Compliance experts said the company had not followed the proper procedure. The Companies Act of 2013 under Sections 149 and 152 prescribes specific requirements for appointment of an ID. These require that such appointment be on a non-retiring’ basis for a term of up to five years. An ID cannot have more than two terms and should meet the criteria for independence.

An email questionnaire sent to Vesuvius India and its company secretary did not elicit a response.

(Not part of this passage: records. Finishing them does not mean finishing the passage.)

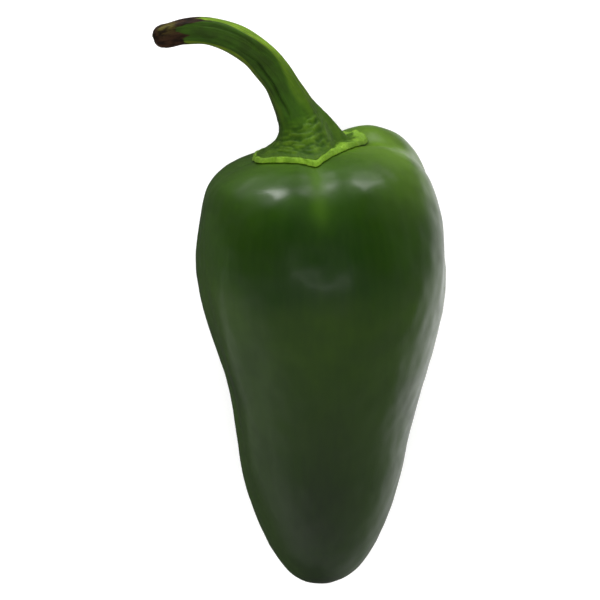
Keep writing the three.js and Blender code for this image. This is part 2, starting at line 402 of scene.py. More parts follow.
def groove_depth(azimuth, length):
    """How deep the stalk's long grooves are, in millimetres."""
    length = length + np.zeros_like(azimuth)
    total = 0
    place = np.stack([length, 0 * length, 0 * length], -1)
    for middle, half_width, depth, start, end in GROOVES:
        stretch = smoothstep(length, start, start + 8) * (1 - smoothstep(length, end - 10, end))
        wander = 3 * ripple(place + (0, middle, 0), (7, 5, 7), 51)
        total = total + depth * stretch * bump(turn(azimuth, middle + wander), half_width)
    return total


def stalk_radius(length, azimuth):
    radii = [(radius, 0) for radius in STALK_RADII]
    radius = spline(radii, radii[0], radii[-1], length / STALK.length)[0][..., 0]
    ribs = rib_height(azimuth) * smoothstep(length, *RIB_GROWTH) * (radius / STALK_RADII[3])
    return radius - RIB_INSET + ribs


def neck_height(azimuth):
    """Where the flare ends and the stalk begins."""
    return NECK_HEIGHT + NECK_SLANT * np.cos(np.radians(azimuth))


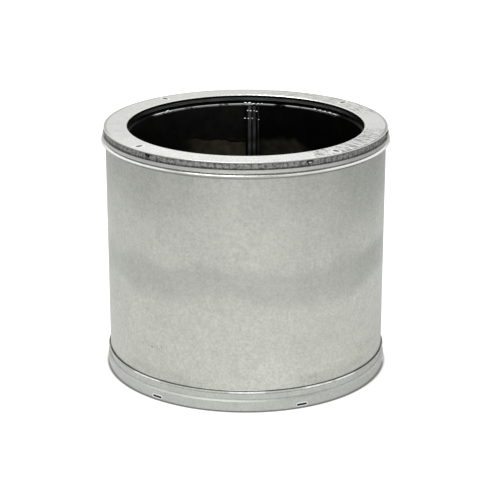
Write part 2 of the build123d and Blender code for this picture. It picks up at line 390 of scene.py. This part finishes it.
# %% The marks of dents and lugs
DENT_FIRST, DENT_STEP = 40, 90
DENT_SQUEEZE = 0.6
turn = add(tree, "ShaderNodeMath", {0: azimuth, 1: DENT_FIRST}, operation="SUBTRACT")
turn = add(tree, "ShaderNodeMath", {0: turn, 1: DENT_STEP / 2}, operation="PINGPONG")
along = add(tree, "ShaderNodeMath", {0: turn, 1: math.radians(DENT_R)}, operation="MULTIPLY")
across = add(tree, "ShaderNodeMath", {0: radius, 1: DENT_R}, operation="SUBTRACT")
drawn_out = add(tree, "ShaderNodeMath", {0: across, 1: DENT_SQUEEZE}, operation="MULTIPLY")
offset = add(tree, "ShaderNodeCombineXYZ", {"X": along, "Y": drawn_out})
from_dent = add(tree, "ShaderNodeVectorMath", {0: offset}, operation="LENGTH")
top = band(tree, height, LENGTH - 6, LENGTH + 1, 1)
# Each dent: a ring of painted highlight round a dot of painted shade.
zinc = tint(tree, zinc, band(tree, from_dent, 2.8, 4.2, 0.5, within=top), 0.7, "#ffffff")
zinc = tint(tree, zinc, band(tree, from_dent, -1, 2.4, 0.4, within=top), 0.97, "#101010")

lug = band(tree, height, SHOULDER + 0.9, LUG_MOUTH + 0.2, 0.2)
lug_edge = band(tree, radius, LUG_FOOT_R, LUG_FACE_R - 0.1, 0.1, within=lug)
lug_face = band(tree, radius, LUG_FACE_R, OUTERMOST_R, 0.15, within=lug)
whole_lug = band(tree, radius, LUG_FOOT_R, OUTERMOST_R, 0.1)
mouth = band(tree, height, LUG_MOUTH - 1.0, LUG_MOUTH + 0.3, 0.2, within=whole_lug)
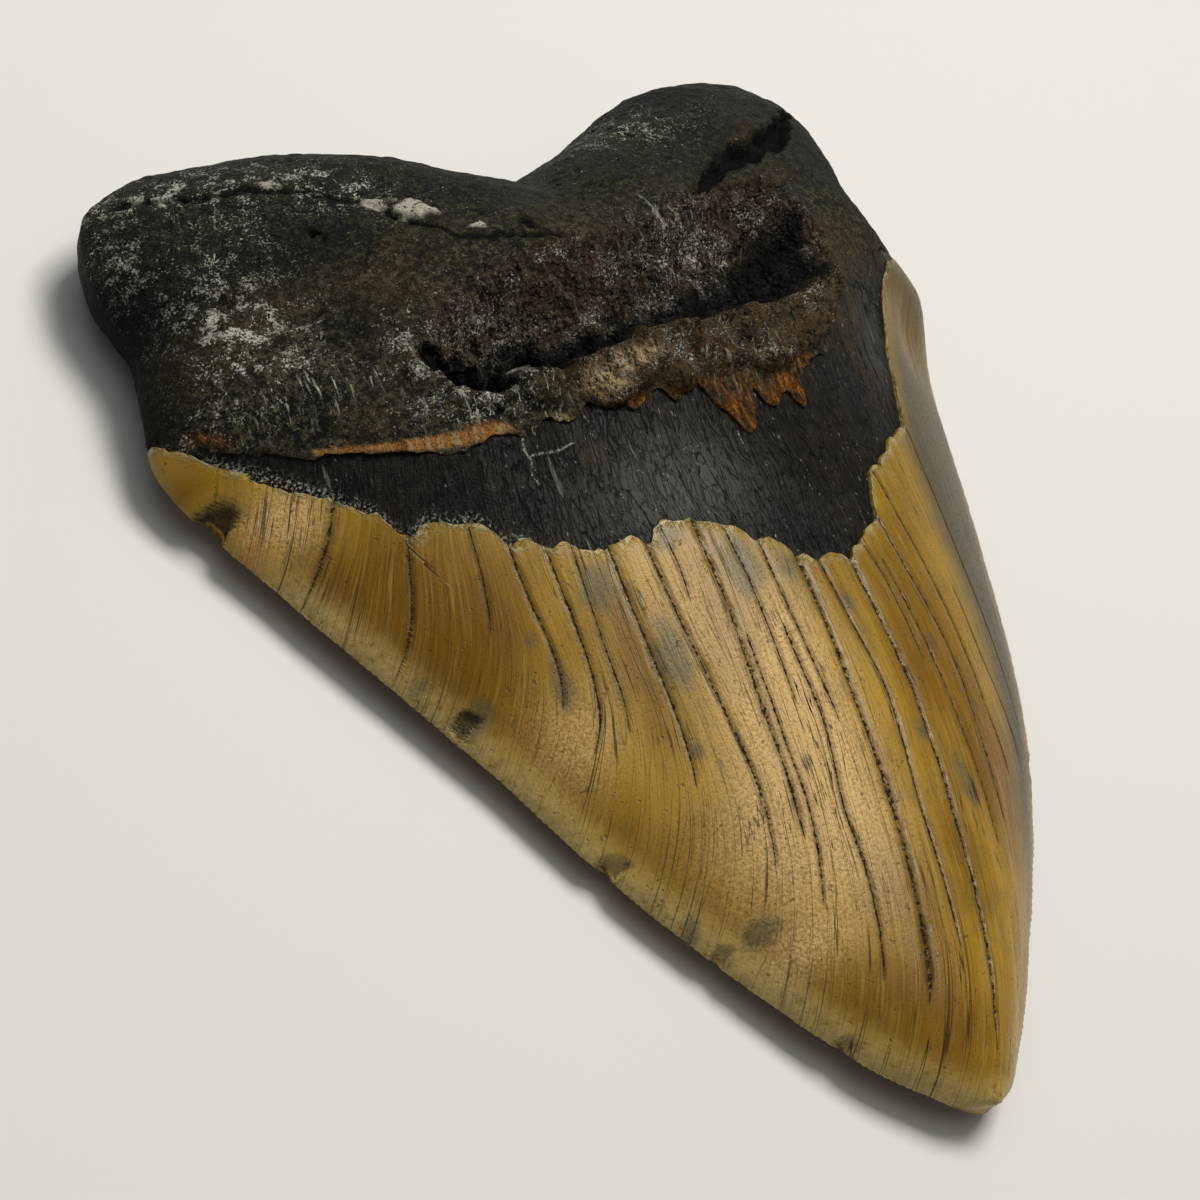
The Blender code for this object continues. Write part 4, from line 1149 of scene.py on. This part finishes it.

Proxy advisory firm Stakeholders’ Empowerment Services said, “SES is of the opinion that Mr Sarkar is not an ID and his current appointment is on a retiring basis. As a result, post this AGM, there will be only one ID as per Companies Act, constituting only 16 per cent as against the 33 per cent required under the Act. However, the company has time till March 31 to appoint IDs. (It) needs to explain to the authorities, as well as to shareholders, the discrepancy in AGM Minutes as compared to the notice for AGM.”